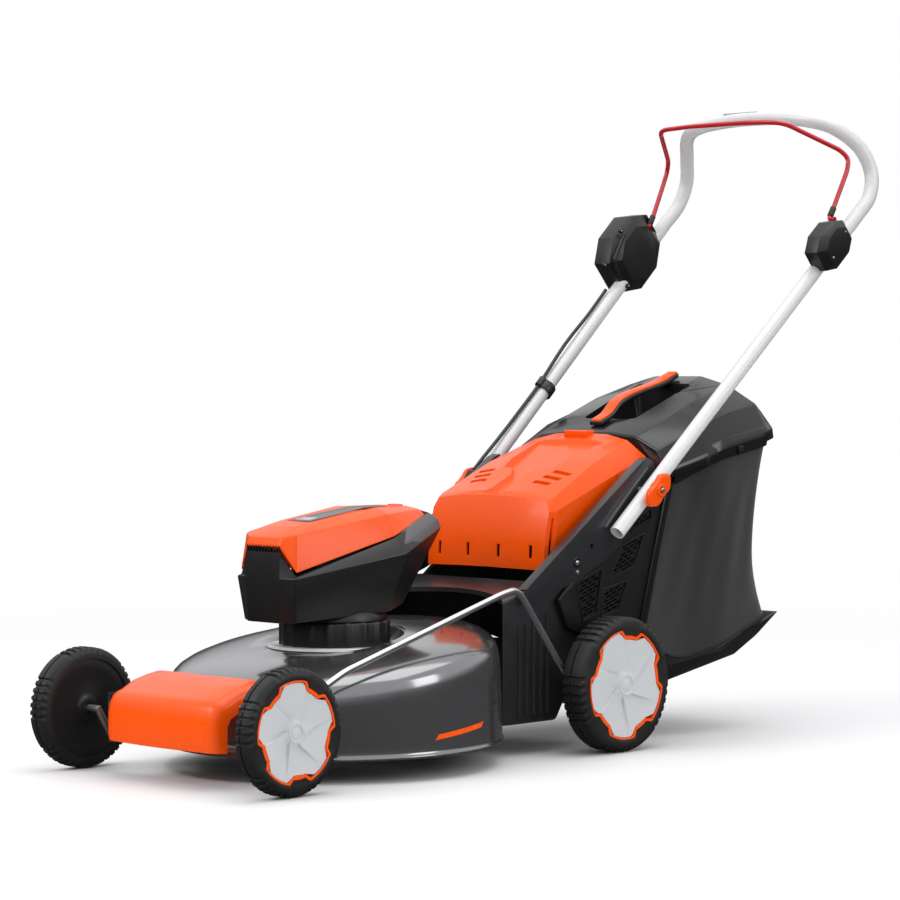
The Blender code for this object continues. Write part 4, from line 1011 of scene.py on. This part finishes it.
def mirrored(half):
    """A half path, carried on through x = 0 to its mirror image."""
    return list(half) + [Vector((-p[0], p[1], p[2])) for p in reversed(half[:-1])]


def handle():
    bend = [HANDLE_HIGH, (0.2115, 1.011, 0.886), (0.2045, 1.026, 0.928), (0.191, 1.011, 0.971),
            (0.162, 0.978, 1.004), (0.12, 0.957, 1.0185), (0.06, 0.951, 1.0253), (0.0, 0.95, 1.0272)]
    whole = mirrored(bend)
    path = [HANDLE_LOW, *curve_points(whole, 10), Vector((-HANDLE_LOW.x, HANDLE_LOW.y, HANDLE_LOW.z))]
    piece("handle_pipe", tube(path, 0.012, 14, wall=0.0015), "white_tube", "handle_tube", sharp=50)
    strip = box((-0.055, 0.9445, 1.0372), (0.02, 0.9535, 1.0393))
    detail("handle_inlay", bevelled(strip, 0.0005, 2), "badge_light", "handle_tube")


def bail():
    half = [(0.212, 0.915, 0.845), (0.1992, 0.915, 0.845), (0.1992, 0.928, 0.866), (0.202, 0.962, 0.93),
            (0.2, 0.968, 0.95), (0.19, 0.958, 0.964), (0.139, 0.876, 1.006), (0.12, 0.862, 1.01),
            (0.06, 0.858, 1.012), (0.0, 0.857, 1.012)]
    path = rounded_path(mirrored([Vector(p) for p in half]), 0.014, 7)
    piece("bail_wire", tube(path, 0.004, 12), "red_wire", "bail_lever", sharp=50)
    for hand, word in HANDS:
        collar = rod((hand * 0.1992, 0.918, 0.85), (hand * 0.1994, 0.9275, 0.8655), 0.0054, 28, 0.0052)
        detail("bail_collar_" + word, bevelled(collar, 0.0009, 3), "black_plastic", "bail_lever")


def box_details():
    """The screws in both control boxes, and the ridge on the inner side of the switch box."""
    for number, (y, z) in enumerate(((0.8313, 0.8354), (0.7882, 0.7743), (0.8509, 0.7392), (0.908, 0.803))):
        x = -0.1905 if number < 3 else -0.198
        seat = rod((x - 0.004, y, z), (x + 0.0006, y, z), 0.0042, 24)
        detail(f"switch_screw_seat_{number + 1}", bevelled(seat, 0.0003, 2), "black_gloss", "switch_box")
        head = rod((x - 0.004, y, z), (x + 0.0014, y, z), 0.0024, 20, 0.0016)
        detail(f"switch_screw_{number + 1}", bevelled(head, 0.0004, 2), "zinc_steel", "switch_box")
    path = curve_points([(-0.1925, 0.842, 0.832), (-0.1915, 0.822, 0.8), (-0.1915, 0.815, 0.78),
                         (-0.1925, 0.832, 0.75)], 8)
    detail("switch_ridge", tube(path, 0.0032, 6), "black_plastic", "switch_box")
    for number, (y, z) in enumerate(((0.9, 0.822), (0.868, 0.778))):
        head = rod((0.244, y, z), (0.2462, y, z), 0.0028, 20, 0.0022)
        detail(f"pivot_screw_{number + 1}", bevelled(head, 0.0004, 2), "zinc_steel", "pivot_box")


def wing_knob(side, word):
    node = "wing_knob_" + word
    y, z = FOLD_AXIS
    x = side * 0.2022
    rows = []
    levels = ((0.0035, 0.9), (0.005, 0.99), (0.0085, 1.0), (0.0115, 0.98), (0.0135, 0.9), (0.0142, 0.78))
    for lift, grow in levels:
        row = []
        for angle in round_angles(96):
            lobe = abs(math.cos(angle)) ** 2.6
            reach = (0.0145 + 0.0185 * lobe + 0.0012 * math.cos(8 * angle) * lobe) * grow
            along, across = reach * math.cos(angle), reach * math.sin(angle)
            row.append((x + side * lift, y + along * math.cos(KNOB_TURN) - across * math.sin(KNOB_TURN),
                        z + along * math.sin(KNOB_TURN) + across * math.cos(KNOB_TURN)))
        rows.append(row)
    body = loft(rows)
    hub = rod((x, y, z), (x + side * 0.0172, y, z), 0.0128, 40, 0.0098)
    body = combined(body, [bevelled(hub, 0.0012, 3)], "UNION")
    bore = rod((x + side * 0.012, y, z), (x + side * 0.03, y, z), 0.0052, 24)
    piece("knob_body_" + word, combined(body, [bore]), "orange_plastic", node, sharp=35)
    end = rod((x + side * 0.008, y, z), (x + side * 0.02, y, z), 0.004, 24)
    detail("knob_bolt_" + word, bevelled(end, 0.0008, 3), "zinc_steel", node)


# The tie rod's two ends, on the front and the rear axle's arms
FRONT_PIN, REAR_PIN = (-0.303, 0.122), (0.392, 0.137)


def tie_rod():
    path = [(0.179, *FRONT_PIN), (0.1995, *FRONT_PIN), (0.1995, -0.215, 0.162), (0.1995, 0.11, 0.2545),
            (0.1995, 0.139, 0.26), (0.1995, 0.155, 0.25), (0.19, 0.252, 0.138), (0.187, 0.272, 0.122),
            (0.187, 0.33, 0.13), (0.187, *REAR_PIN), (0.167, *REAR_PIN)]
    bar = tube(rounded_path(path, 0.012, 6), 0.0056, 1)
    piece("tie_rod_bar", bevelled(bar, 0.0012, 3, 30), "zinc_steel", "tie_rod", sharp=30)


deck()
chute()
front_cover()
motor_base()
housing()
battery_lid()
for hand, hand_word in HANDS:
    bracket(hand, hand_word)
    grille(hand, hand_word)
    wing_knob(hand, hand_word)
flap()
bag()
collector_rim()
collector_lid()
collector_handle()
handle()
bail()
box_details()
tie_rod()

# What has no piece of its own is shown as its CAD shape, with rounded edges
STANDING_FOR = {n for o in bpy.data.objects for n in o.get("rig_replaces", [])}
for node_name in sorted(set(frame["nodes"]) - STANDING_FOR):
    refined(node_name)


# The stage

FLOOR_RADIUS = 3.2
LENS = 120.15
CAMERA_PLACE, CAMERA_TARGET = (3.2775, -3.462, 0.5895), (0.1022, -0.201, 0.47)


def stage():
    """A pale round floor that fades out towards its rim."""
    floor_mesh = bpy.data.meshes.new("floor")
    bm = bmesh.new()
    bmesh.ops.create_circle(bm, cap_ends=True, segments=96, radius=FLOOR_RADIUS)
    bm.to_mesh(floor_mesh)
    bm.free()
    floor = bpy.data.objects.new("floor", floor_mesh)
    floor.location.z = -0.0005
    SCENE.collection.objects.link(floor)
    paint, tree, shader = blank("floor_paint")
    fill(tree, shader, {"Base Color": (0.88, 0.88, 0.88, 1), "Roughness": 0.6})
    length = new_node(tree, "VectorMath", {0: place_in(tree)}, operation="LENGTH").outputs["Value"]
    fade = ranged(tree, length, 0.0, 1.0, (1.0, 3.0))
    clear = new_node(tree, "BsdfTransparent").outputs["BSDF"]
    surface = mixed(tree, fade, shader.outputs["BSDF"], clear)
    fill(tree, tree.nodes["Material Output"], {"Surface": surface})
    floor.data.materials.append(paint)
    floor.visible_glossy = False


def sky():
    """White to the camera. The light is bright overhead and dim at the horizon."""
    world = bpy.data.worlds.new("studio")
    SCENE.world = world
    world.use_nodes = True
    tree = world.node_tree
    up = new_node(tree, "SeparateXYZ", {"Vector": place_in(tree, "Generated")}).outputs["Z"]
    light = tinted(tree, ranged(tree, up, 0.0, 1.0, (0.13, 0.32)), (0.06, 0.06, 0.065), (0.92, 0.92, 0.94))
    unseen = tree.nodes["Background"]
    fill(tree, unseen, {"Color": light})
    seen = new_node(tree, "Background", {"Color": (1, 1, 1, 1)}).outputs["Background"]
    straight = new_node(tree, "LightPath").outputs["Is Camera Ray"]
    surface = mixed(tree, straight, unseen.outputs["Background"], seen)
    fill(tree, tree.nodes["World Output"], {"Surface": surface})


def facing(place, target):
    return (Vector(target) - Vector(place)).to_track_quat("-Z", "Y").to_euler()


def softbox(name, place, target, size, power):
    light = bpy.data.lights.new(name, "AREA")
    light.shape = "RECTANGLE"
    light.size, light.size_y = size
    light.energy = power
    lamp = bpy.data.objects.new(name, light)
    lamp.location = place
    lamp.rotation_euler = facing(place, target)
    SCENE.collection.objects.link(lamp)


def camera():
    data = bpy.data.cameras.new("camera")
    data.lens = LENS
    data.sensor_width = 36
    data.clip_end = 50
    view = bpy.data.objects.new("camera", data)
    view.location = CAMERA_PLACE
    view.rotation_euler = facing(CAMERA_PLACE, CAMERA_TARGET)
    SCENE.collection.objects.link(view)
    SCENE.camera = view


stage()
sky()
softbox("key_light", (-1.2, -3.8, 2.8), (0, -0.2, 0.4), (2.2, 1.8), 58)
softbox("top_light", (0.3, 0.2, 3.4), (0, 0, 0.3), (2.8, 2.8), 40)
softbox("side_light", (4.2, 1.2, 2.2), (0, 0.2, 0.5), (1.6, 2.0), 30)
camera()
SCENE.view_settings.view_transform = "Standard"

» **Goal**:
Write down again the exact lines running from the beginning of the data to the line containing "return list(half) +", with both ends included.

» **Task answer**:
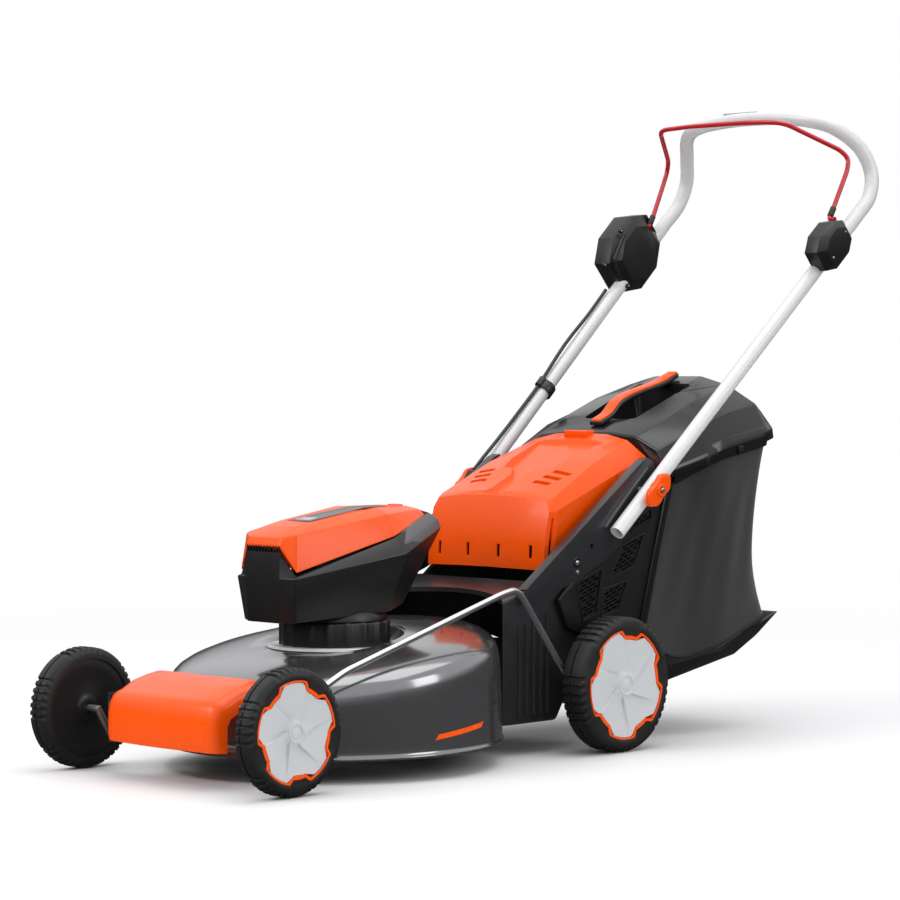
The Blender code for this object continues. Write part 4, from line 1011 of scene.py on. This part finishes it.
def mirrored(half):
    """A half path, carried on through x = 0 to its mirror image."""
    return list(half) + [Vector((-p[0], p[1], p[2])) for p in reversed(half[:-1])]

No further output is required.